Now, my friends here at CBSRZ, these imperatives can be overwhelming, and effecting change can feel impossible. When we feel discouraged, we can remember the words of Rabbi Tarfon: Lo Alecha Hamlacha ligmor, v’lo atah ben chorin l’hivatel mimena.[5] You are not expected to complete the task, but neither are you free to avoid it.

The 17th century Rabbi Isaiah Horowitz taught that each group of sounds begins with a tekiah, a whole note and is followed by a shevarim, a broken note, divided into three parts or a even to a teru’ah an entirely fragmented sound. But each broken note is not left in its brokenness, it is followed by another tekiah, a whole sound.
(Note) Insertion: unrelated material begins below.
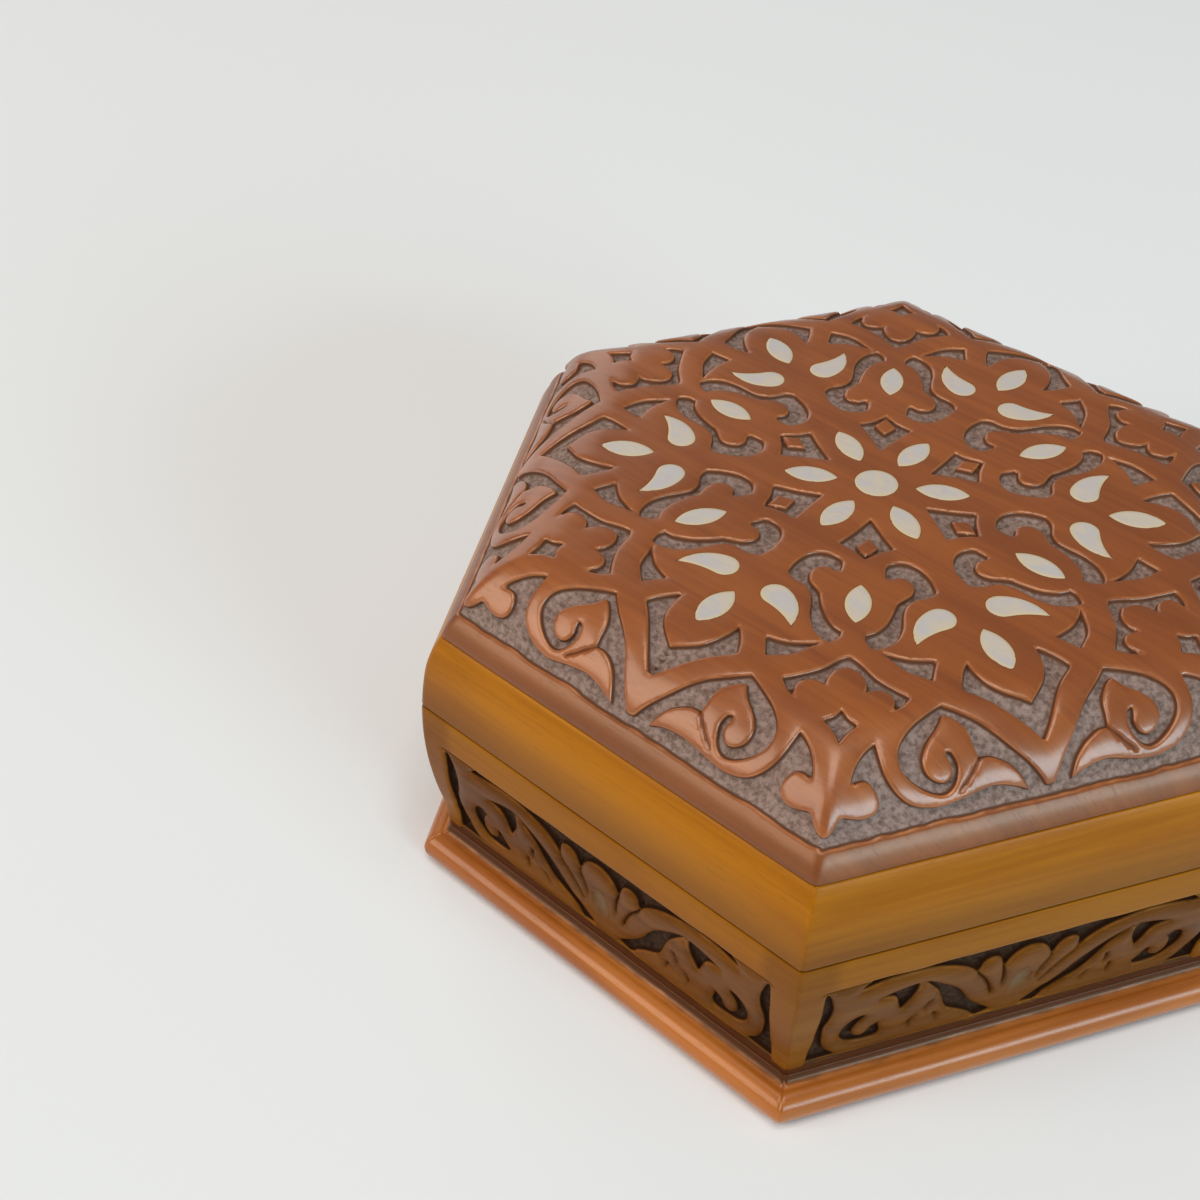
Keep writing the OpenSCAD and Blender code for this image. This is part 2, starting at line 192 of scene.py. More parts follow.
# A wall pad: its columns and rows of points, its thickness at the edge, and what it gains inside of that
PAD_COLUMNS = 40
PAD_ROWS = 22
PAD_EDGE = 0.65
PAD_FILL = 0.55
PAD_CROWN = 0.25

# Distance of the lamps and half the width of the floor, in metres
LAMP_DISTANCE = 3
FLOOR_REACH = 6


# A face's normal, across and along the line to the next corner
FACE_NORMAL = (0.5, 0.866)


def from_face(out, side):
    """Corner coordinates of a point given by its distance out along a face's normal, and to its side."""
    across, along = FACE_NORMAL
    return across * out - along * side, along * out + across * side


# The lid's carving, as a twelfth of the top: x is the distance from the line to a corner, y the distance
# along it. Each outline is a list of runs, and a run is a smooth curve that starts where the last one ends.
# The ground is cut away inside an outline, and an outline in another one is an island of wood.
STAR_NOTCH = [
    [(0, 9.8), (1.2, 11.8), (2.4, 13.8), (4.4, 16.7)],
    [(2.2, 18.0), (0, 20.0)],
]
STAR_LOZENGE = [[(0, 14.6), (1.8, 17)], [(0, 19.4)]]
BUD_CHANNEL = [
    [(3.4, 22.6), (3.5, 21.2), (4.6, 20.2), (6.5, 19.8), (8.6, 20.6), (10.4, 22.8), (11.5, 25.5)],
    [(10.5, 27), (8.5, 28.2), (7.3, 29.8), (7, 32), (7, 35), (6.2, 37.8), (4.6, 39.8), (3.2, 40.4)],
    [(2, 38.8), (1.9, 37.6)],
    [(3.4, 36.6), (4.8, 34.4), (5.6, 31.6), (5.9, 29.6)],
    [(6.6, 28.6), (7.8, 27), (8, 25), (7.2, 23.7), (5.6, 23.2), (4.3, 23.9), (3.6, 24)],
    [(3.4, 22.6)],
]
SIDE_SLIT = [
    [(12.6, 41.2), (9, 41.8), (6, 41.4), (4.6, 40.9)],
    [(6, 42.2), (8.5, 44.2), (12.2, 45.2)],
    [(12.4, 43), (12.6, 41.2)],
]
PALMETTE_CRESCENT = [
    [(0, 42.9), (1.2, 43.6), (3.8, 46.3), (6.5, 48), (9.2, 49.4)],
    [(8.2, 51.4), (6.9, 52.8)],
    [(7.3, 51.2), (6.8, 49.6), (5.2, 48.8), (3.6, 49.2), (2.9, 49.9)],
    [(2.9, 48), (1.9, 46.1), (0, 45.1)],
]
RIDGE_KITE = [[(0, 54.2), (1, 55.6), (2.5, 56.4)], [(1.2, 57.8), (0, 60)]]
FLOWER_VEE = [
    [from_face(57.5, 0), from_face(54.6, 2.6), from_face(50.5, 6.1), from_face(48.1, 8.7)],
    [from_face(46.3, 7.9), from_face(44.6, 6.8), from_face(43.2, 5.6)],
    [from_face(45.5, 5.4), from_face(48.1, 4.6), from_face(50.2, 3.2), from_face(52.7, 0)],
]
SHOULDER_GROUND = [
    [from_face(61.6, 0), (30.3, 53.7)],
    [(25, 52.3), (20, 50.9), (16.5, 50.3), (13.4, 49.7)],
    [(11.6, 52), (9.6, 55), (8.6, 58), (9.4, 60.4), (11.6, 61.4), (14.2, 61.3), (16.2, 60.4), (17.2, 58.8)]
    + [(17.1, 57), (16, 55.9)],
    [(15.2, 56.1), (15.4, 56.7)],
    [(16.2, 57.3), (16.4, 58.4), (15.5, 59.6), (14, 60), (12.7, 59.6), (12, 58.2), (12.4, 56)]
    + [(13.5, 53.5), (13.9, 51.3)],
    [(15.5, 51.4), (17.8, 52.4), (19.2, 54.2), (20, 55.2)],
    [(21.6, 54.4), (24, 54.1), (26, 54.4), (27.8, 55.1)],
    [(25.5, 55.8), (22.5, 57.1), (20, 58.8), (17.5, 60.6), (15.5, 61.9), (13, 63), (11, 63.4)]
    + [(9, 63), (7.4, 61.8), (6.2, 60), (5.3, 58.3)],
    [(3.9, 60.6), (3, 63.2), (2.8, 65)],
    [(4, 64), (5.3, 63.6), (6.8, 64.6), (6.8, 65.9), (5.4, 67.1), (3.5, 67.9), (2.1, 68.3)],
    [(1.7, 69.2), (1, 70.3), (0, 71.1)],
    [(0, BORDER_APOTHEM / COS30)],
    [from_face(BORDER_APOTHEM, 0)],
]
LID_OUTLINES = [STAR_NOTCH, STAR_LOZENGE, BUD_CHANNEL, SIDE_SLIT, PALMETTE_CRESCENT, RIDGE_KITE]
LID_OUTLINES += [FLOWER_VEE, SHOULDER_GROUND]
LID_GROOVES = [[[(18, 59.3), (18.9, 57.8), (19.5, 56.4), (20, 55.2)]]]
# The middle line of the leaf's narrow curl, which the lattice needs points on
LEAF_CURL = [[(14.2, 60.7), (15.9, 60), (16.8, 58.6), (16.6, 57.2), (15.7, 56.3)]]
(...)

Rabbi Horowitz taught that when we hear shofar we hear this message – “I started off whole, I became broken, even splintered into fragments, but I shall become whole again! I shall become whole again!”

Our world shall be whole again, and the tekiah is proof of this.

I leave you with inspiring words from Rabbi Nachman of Breslov:

“If you believe that you can damage, then believe that you can repair. If you believe that you can harm, then believe that you can heal.”

May we all act in ways which tip the balance toward righteousness.

May we take part in the repair of our fractured, hurt, and broken world.

May we each play our part in the healing of our country, our society, and our world.

And may we soon experience a return to shalom and shleimut: to wholeness and peace.

Ken Yhi Ratzon, may this be God’s will.

Amen.

 

[1] BT Rosh Hashanah 16a
[2] “Louis Ginsberg, in Legends of the Jews (Vol 1, pp 284-285). Midrash from Tanhuma.
[3] Rambam, Mishneh Torah, Hilchot Teshuvah 3:4.
[4] This statement, co-authored by Rabbis Elka Abrahamson and Judy Shanks has many, many fingerprints on it. It developed out of a Facebook conversation on our CCAR page suggesting that colleagues (those willing) deliver the same message against hate, racism and anti-semitism in the aftermath of Charlottesville. Special appreciation to Rabbi David Stern, CCAR President who gave us permission to use some of his words directly, especially in the section on “urgency.”